[Stated goal]:
Starting with the line that contains "const brush = new THREE.Group();" and stopping after the line that contains "cad_parts[node].hide_render = cad_parts[node].hide_viewport", output every line exactly as it stands.

[Scripts that build objects]:
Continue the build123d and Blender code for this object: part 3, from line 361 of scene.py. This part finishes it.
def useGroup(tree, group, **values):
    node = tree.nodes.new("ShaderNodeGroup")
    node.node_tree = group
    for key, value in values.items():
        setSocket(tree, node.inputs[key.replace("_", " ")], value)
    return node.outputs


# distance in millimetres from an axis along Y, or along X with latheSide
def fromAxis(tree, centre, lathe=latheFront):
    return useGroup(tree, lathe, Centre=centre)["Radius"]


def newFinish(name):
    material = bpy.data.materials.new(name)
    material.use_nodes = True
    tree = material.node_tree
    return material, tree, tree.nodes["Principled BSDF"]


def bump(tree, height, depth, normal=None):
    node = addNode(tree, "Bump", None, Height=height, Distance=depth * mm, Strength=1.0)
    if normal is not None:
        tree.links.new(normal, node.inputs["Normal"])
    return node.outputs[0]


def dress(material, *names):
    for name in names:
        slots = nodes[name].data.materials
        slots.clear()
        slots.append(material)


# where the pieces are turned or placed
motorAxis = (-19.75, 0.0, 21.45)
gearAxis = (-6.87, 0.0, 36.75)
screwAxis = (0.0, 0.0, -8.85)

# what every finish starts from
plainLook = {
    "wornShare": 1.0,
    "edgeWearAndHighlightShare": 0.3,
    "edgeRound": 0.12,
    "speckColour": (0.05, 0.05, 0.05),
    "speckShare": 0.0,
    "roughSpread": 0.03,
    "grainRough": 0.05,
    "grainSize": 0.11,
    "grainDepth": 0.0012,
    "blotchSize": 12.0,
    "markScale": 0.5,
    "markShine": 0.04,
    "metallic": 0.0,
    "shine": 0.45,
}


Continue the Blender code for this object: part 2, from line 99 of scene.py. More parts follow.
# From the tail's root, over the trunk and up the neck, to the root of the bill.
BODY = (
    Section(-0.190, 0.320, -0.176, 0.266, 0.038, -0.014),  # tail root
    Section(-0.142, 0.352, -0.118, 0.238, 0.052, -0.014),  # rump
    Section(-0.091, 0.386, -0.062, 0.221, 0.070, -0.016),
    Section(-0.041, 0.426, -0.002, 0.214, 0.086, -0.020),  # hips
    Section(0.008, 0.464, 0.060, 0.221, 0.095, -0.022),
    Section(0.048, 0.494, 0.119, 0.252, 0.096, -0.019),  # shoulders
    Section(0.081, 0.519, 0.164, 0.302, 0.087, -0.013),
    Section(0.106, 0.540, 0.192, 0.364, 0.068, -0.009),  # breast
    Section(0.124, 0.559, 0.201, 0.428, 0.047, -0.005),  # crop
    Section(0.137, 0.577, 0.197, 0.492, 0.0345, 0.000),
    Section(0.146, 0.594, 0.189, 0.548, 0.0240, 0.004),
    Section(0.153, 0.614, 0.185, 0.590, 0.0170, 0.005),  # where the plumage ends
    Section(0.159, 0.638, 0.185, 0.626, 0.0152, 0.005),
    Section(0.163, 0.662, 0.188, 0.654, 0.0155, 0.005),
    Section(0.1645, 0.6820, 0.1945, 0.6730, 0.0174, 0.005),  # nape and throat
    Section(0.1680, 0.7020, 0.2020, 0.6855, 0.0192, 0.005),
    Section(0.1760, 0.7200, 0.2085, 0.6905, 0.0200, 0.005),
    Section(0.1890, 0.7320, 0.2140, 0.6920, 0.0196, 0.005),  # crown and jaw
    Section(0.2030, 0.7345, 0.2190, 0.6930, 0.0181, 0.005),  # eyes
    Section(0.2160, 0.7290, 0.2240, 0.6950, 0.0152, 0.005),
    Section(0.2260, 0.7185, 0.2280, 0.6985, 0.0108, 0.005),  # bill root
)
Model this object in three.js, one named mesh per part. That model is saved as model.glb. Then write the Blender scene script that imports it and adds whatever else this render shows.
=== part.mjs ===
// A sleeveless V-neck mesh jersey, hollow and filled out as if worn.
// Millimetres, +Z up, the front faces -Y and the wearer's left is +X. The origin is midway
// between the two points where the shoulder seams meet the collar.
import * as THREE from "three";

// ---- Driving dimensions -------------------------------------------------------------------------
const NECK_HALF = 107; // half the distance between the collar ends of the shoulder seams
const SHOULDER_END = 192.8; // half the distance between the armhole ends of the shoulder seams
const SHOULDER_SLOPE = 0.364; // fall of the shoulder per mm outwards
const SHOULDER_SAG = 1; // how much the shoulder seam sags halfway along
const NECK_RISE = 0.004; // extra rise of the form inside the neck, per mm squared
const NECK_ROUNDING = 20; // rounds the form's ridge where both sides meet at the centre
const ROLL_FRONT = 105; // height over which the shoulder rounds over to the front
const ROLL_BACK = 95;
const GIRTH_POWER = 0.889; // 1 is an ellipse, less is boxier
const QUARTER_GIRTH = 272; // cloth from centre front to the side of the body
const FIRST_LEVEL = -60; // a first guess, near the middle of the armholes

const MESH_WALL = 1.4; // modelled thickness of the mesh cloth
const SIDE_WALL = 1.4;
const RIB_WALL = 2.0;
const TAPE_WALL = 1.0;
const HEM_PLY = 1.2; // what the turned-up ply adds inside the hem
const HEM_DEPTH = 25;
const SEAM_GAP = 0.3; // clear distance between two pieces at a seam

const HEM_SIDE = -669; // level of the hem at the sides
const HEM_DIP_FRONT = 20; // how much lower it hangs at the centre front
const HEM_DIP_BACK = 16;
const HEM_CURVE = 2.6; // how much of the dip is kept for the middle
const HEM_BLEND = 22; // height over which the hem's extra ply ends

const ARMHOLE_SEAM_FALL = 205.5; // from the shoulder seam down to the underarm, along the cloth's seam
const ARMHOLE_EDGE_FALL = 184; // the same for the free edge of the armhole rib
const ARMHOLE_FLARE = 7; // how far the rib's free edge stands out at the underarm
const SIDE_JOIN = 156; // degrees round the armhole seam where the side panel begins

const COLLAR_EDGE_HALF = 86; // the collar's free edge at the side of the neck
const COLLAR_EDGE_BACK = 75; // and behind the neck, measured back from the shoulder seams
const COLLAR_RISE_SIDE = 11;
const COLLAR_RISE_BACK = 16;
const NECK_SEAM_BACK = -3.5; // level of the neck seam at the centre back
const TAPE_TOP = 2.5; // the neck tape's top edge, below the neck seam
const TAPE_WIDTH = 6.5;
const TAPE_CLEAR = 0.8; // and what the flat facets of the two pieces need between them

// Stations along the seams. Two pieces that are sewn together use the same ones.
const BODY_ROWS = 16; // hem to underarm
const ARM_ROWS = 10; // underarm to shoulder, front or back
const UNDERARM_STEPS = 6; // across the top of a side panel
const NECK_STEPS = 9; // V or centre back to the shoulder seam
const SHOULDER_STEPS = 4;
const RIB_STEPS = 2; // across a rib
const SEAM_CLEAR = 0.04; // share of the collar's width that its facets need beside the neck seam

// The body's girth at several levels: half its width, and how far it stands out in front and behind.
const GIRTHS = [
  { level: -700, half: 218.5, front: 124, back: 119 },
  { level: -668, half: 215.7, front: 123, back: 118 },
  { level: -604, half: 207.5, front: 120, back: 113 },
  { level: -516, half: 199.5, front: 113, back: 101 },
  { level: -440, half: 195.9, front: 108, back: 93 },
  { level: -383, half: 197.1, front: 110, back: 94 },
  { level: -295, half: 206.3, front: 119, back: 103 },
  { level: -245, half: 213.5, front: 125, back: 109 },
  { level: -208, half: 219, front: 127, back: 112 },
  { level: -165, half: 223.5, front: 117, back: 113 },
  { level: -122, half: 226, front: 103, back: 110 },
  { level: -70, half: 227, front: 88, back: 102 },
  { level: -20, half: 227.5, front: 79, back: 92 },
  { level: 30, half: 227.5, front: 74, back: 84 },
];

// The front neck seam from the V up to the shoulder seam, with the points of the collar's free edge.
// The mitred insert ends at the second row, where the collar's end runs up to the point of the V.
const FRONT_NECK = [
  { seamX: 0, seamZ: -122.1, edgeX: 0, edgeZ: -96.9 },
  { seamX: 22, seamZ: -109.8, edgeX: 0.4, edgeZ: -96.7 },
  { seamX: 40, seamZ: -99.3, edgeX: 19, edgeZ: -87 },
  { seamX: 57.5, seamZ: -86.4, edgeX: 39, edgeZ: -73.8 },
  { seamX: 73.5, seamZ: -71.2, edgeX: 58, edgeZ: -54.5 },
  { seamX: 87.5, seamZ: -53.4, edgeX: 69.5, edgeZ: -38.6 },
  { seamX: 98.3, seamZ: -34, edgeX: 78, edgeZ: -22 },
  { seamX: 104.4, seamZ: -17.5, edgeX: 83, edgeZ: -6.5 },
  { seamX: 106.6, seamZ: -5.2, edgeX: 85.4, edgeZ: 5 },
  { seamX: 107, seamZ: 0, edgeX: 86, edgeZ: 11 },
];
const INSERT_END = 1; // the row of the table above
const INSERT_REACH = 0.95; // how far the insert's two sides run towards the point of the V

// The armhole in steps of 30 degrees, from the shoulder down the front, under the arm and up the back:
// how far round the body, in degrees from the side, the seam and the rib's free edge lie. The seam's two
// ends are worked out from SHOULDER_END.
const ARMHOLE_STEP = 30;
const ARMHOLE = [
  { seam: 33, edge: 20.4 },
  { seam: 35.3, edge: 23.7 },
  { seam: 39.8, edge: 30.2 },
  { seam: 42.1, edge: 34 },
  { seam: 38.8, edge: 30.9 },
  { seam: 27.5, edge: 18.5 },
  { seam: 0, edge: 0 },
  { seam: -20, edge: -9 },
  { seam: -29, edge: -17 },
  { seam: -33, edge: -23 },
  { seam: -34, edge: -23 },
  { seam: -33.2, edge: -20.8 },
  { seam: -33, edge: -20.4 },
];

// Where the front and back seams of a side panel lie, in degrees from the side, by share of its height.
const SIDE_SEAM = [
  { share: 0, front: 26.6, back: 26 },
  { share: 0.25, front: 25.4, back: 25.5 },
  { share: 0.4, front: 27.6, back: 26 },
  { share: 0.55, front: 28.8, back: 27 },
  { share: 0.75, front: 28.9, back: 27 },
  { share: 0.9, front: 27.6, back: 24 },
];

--

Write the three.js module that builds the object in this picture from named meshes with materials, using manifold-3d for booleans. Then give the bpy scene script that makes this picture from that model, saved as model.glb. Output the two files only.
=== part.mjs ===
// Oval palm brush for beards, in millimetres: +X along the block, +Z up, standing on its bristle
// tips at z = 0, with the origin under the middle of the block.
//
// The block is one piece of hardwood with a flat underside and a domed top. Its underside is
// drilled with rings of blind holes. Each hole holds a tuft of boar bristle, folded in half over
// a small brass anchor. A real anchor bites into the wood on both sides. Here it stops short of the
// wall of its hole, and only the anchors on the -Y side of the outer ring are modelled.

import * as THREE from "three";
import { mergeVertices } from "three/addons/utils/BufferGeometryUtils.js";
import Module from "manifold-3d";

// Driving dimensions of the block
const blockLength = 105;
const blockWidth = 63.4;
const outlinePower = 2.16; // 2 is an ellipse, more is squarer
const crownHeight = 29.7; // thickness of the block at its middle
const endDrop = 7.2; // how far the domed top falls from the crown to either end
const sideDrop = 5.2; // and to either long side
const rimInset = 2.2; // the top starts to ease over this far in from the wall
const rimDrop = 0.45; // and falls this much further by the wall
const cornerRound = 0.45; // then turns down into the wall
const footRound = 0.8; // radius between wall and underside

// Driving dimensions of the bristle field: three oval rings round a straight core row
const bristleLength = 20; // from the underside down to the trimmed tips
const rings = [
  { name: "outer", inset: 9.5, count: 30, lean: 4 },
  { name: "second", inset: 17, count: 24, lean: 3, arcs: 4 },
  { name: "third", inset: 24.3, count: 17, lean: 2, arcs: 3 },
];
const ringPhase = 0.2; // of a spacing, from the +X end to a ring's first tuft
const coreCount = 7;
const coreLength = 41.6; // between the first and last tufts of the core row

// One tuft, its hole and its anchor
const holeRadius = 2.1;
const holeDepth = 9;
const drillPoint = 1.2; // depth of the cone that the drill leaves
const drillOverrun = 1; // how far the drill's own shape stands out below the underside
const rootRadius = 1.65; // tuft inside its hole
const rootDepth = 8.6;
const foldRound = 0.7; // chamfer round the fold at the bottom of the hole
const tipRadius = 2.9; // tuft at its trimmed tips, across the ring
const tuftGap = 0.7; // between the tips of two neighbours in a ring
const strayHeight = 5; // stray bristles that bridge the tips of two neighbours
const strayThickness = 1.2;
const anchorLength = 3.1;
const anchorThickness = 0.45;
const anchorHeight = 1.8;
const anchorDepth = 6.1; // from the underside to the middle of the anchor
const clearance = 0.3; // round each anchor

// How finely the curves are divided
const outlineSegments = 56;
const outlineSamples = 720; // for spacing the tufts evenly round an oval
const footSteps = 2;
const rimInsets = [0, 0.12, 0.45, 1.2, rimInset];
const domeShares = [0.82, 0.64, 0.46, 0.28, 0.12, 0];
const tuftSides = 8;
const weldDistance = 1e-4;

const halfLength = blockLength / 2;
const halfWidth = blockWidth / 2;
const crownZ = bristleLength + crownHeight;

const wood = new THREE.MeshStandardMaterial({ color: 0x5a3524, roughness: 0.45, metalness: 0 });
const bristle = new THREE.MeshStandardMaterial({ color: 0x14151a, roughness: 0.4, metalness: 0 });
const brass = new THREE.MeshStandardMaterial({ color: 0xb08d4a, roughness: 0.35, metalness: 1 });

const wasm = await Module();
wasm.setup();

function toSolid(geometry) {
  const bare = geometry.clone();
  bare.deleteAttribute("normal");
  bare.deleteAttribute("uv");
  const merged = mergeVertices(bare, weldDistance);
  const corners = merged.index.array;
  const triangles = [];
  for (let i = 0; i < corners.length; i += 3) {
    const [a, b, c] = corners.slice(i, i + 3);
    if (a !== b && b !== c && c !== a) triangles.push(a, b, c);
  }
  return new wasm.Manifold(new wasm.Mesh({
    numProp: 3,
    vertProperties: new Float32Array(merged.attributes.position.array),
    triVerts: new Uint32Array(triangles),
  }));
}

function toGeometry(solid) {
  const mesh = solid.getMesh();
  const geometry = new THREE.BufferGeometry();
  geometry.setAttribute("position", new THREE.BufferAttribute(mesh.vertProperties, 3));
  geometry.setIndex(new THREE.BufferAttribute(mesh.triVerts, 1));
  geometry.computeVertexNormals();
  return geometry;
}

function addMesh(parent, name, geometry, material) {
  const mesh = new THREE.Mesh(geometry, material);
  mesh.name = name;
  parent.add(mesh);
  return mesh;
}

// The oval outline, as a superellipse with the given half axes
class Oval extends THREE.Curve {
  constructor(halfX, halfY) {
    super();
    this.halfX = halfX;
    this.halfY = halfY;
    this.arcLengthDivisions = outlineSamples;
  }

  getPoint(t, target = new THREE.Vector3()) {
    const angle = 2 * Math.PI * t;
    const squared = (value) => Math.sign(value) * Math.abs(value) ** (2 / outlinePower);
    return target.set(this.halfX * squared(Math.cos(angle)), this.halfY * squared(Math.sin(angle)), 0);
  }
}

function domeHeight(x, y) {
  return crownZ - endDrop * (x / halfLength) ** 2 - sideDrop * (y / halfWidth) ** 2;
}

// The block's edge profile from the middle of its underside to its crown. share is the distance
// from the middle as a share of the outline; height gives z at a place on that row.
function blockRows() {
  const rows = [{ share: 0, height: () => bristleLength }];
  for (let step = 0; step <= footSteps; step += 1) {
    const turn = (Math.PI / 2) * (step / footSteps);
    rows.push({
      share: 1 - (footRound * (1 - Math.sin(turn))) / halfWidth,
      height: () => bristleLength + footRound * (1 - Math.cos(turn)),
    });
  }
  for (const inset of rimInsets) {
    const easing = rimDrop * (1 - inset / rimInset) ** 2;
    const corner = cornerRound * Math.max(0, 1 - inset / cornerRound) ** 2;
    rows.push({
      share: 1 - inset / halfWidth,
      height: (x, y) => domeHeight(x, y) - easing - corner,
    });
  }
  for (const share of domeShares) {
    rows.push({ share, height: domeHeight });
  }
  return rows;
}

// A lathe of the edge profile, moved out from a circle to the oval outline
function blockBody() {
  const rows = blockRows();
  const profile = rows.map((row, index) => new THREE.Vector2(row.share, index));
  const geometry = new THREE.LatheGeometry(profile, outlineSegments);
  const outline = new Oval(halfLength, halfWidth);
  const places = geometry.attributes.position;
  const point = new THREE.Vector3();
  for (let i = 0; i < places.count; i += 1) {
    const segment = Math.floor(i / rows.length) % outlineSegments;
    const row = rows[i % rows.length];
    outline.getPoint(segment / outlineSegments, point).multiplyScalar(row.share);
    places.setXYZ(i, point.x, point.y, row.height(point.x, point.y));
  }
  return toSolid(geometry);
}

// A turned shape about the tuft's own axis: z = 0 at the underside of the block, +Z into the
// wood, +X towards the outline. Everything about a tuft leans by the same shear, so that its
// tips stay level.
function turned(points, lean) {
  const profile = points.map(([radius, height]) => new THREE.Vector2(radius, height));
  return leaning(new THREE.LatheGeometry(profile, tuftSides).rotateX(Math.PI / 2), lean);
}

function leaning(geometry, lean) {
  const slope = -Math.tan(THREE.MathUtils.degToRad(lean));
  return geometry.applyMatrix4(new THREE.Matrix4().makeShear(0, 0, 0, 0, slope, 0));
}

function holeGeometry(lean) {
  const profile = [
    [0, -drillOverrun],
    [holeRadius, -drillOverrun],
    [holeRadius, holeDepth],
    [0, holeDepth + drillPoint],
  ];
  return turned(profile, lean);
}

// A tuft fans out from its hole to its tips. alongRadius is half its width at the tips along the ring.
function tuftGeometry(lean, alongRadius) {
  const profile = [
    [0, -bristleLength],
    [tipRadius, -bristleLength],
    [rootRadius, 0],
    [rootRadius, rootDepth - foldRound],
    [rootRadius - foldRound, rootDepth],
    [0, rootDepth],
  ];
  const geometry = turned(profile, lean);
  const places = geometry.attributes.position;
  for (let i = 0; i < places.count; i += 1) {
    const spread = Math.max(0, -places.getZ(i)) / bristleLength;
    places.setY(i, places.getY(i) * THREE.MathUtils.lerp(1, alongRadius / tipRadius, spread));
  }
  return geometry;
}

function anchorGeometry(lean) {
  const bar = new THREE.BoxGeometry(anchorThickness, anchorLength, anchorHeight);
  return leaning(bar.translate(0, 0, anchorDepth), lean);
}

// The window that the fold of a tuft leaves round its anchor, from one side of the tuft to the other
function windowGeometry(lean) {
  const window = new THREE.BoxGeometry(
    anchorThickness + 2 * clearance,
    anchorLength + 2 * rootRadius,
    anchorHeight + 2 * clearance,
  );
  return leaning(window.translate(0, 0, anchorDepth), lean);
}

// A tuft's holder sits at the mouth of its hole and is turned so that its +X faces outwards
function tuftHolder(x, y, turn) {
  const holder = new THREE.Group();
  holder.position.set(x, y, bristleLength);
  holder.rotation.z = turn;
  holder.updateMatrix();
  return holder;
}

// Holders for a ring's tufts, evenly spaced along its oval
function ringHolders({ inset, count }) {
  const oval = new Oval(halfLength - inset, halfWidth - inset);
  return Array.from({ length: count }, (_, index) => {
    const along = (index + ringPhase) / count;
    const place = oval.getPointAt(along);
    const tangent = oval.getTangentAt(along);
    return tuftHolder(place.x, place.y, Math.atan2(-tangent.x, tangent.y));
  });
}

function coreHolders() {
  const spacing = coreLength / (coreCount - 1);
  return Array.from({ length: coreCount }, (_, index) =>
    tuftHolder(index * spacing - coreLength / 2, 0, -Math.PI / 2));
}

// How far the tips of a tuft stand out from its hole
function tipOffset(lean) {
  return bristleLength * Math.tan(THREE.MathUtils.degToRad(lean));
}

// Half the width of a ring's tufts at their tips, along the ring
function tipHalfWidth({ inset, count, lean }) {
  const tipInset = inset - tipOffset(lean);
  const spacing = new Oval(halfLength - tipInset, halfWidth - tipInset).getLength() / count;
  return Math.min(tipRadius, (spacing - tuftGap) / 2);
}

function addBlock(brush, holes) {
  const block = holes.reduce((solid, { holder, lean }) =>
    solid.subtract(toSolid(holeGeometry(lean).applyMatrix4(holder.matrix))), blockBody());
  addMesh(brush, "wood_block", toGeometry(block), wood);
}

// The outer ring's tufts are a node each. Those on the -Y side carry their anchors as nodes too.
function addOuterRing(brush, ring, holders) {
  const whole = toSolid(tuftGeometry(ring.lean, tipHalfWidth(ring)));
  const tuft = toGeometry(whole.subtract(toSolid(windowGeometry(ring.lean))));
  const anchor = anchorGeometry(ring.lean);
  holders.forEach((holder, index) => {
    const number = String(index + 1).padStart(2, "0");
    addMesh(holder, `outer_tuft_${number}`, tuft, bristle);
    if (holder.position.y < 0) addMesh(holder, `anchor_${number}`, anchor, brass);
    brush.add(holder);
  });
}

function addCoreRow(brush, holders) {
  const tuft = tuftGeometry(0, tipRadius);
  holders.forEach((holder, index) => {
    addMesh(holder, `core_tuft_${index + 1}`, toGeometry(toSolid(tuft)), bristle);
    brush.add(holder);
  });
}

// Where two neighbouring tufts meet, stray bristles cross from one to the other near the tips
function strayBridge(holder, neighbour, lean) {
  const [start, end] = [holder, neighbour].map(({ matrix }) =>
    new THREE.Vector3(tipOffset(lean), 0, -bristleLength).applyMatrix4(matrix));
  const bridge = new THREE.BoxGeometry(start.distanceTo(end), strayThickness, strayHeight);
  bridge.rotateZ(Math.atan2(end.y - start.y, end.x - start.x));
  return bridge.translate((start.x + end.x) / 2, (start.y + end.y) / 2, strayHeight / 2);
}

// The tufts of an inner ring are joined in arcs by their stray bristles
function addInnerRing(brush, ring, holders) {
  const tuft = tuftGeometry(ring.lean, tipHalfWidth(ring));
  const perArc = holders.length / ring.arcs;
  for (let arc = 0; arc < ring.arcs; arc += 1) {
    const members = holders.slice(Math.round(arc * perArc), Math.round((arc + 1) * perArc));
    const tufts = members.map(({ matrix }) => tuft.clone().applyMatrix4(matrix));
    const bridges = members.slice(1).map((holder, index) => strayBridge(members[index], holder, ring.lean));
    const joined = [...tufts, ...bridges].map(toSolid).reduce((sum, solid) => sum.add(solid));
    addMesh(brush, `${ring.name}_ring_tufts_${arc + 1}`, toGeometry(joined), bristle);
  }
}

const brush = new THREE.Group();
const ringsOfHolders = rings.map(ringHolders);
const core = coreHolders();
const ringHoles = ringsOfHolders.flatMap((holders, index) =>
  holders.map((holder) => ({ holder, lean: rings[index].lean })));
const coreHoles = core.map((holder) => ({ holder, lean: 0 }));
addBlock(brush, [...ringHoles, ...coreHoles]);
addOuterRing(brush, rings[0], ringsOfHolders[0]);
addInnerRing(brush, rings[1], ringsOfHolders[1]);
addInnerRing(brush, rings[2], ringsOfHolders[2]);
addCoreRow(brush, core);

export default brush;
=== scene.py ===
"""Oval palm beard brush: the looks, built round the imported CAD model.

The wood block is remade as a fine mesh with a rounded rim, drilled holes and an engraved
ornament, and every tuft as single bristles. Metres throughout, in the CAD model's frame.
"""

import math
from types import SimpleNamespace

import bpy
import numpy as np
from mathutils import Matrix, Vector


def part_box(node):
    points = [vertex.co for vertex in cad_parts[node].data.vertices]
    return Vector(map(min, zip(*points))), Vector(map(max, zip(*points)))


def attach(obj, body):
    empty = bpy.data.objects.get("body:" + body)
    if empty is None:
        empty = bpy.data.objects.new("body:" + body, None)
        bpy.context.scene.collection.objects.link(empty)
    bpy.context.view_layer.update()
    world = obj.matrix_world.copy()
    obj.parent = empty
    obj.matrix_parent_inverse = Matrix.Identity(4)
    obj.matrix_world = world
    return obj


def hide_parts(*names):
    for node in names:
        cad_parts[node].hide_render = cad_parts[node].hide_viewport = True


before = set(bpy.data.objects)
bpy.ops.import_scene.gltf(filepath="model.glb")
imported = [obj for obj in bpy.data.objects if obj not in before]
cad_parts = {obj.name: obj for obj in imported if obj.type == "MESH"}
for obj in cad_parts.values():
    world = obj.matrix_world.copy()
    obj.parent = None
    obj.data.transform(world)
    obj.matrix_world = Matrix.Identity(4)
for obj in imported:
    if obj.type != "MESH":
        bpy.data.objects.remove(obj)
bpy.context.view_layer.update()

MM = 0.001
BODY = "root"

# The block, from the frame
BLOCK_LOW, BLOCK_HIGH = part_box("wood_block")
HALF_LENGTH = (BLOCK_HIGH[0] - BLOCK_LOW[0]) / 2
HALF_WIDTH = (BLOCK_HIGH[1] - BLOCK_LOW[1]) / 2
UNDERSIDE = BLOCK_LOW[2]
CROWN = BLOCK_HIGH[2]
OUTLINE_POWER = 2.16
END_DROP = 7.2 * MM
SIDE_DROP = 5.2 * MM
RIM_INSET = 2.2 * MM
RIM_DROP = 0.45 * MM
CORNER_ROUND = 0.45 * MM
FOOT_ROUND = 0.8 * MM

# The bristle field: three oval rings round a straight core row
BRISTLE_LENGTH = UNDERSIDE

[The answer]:
const brush = new THREE.Group();
const ringsOfHolders = rings.map(ringHolders);
const core = coreHolders();
const ringHoles = ringsOfHolders.flatMap((holders, index) =>
  holders.map((holder) => ({ holder, lean: rings[index].lean })));
const coreHoles = core.map((holder) => ({ holder, lean: 0 }));
addBlock(brush, [...ringHoles, ...coreHoles]);
addOuterRing(brush, rings[0], ringsOfHolders[0]);
addInnerRing(brush, rings[1], ringsOfHolders[1]);
addInnerRing(brush, rings[2], ringsOfHolders[2]);
addCoreRow(brush, core);

export default brush;
=== scene.py ===
"""Oval palm beard brush: the looks, built round the imported CAD model.

The wood block is remade as a fine mesh with a rounded rim, drilled holes and an engraved
ornament, and every tuft as single bristles. Metres throughout, in the CAD model's frame.
"""

import math
from types import SimpleNamespace

import bpy
import numpy as np
from mathutils import Matrix, Vector


def part_box(node):
    points = [vertex.co for vertex in cad_parts[node].data.vertices]
    return Vector(map(min, zip(*points))), Vector(map(max, zip(*points)))


def attach(obj, body):
    empty = bpy.data.objects.get("body:" + body)
    if empty is None:
        empty = bpy.data.objects.new("body:" + body, None)
        bpy.context.scene.collection.objects.link(empty)
    bpy.context.view_layer.update()
    world = obj.matrix_world.copy()
    obj.parent = empty
    obj.matrix_parent_inverse = Matrix.Identity(4)
    obj.matrix_world = world
    return obj


def hide_parts(*names):
    for node in names:
        cad_parts[node].hide_render = cad_parts[node].hide_viewport = True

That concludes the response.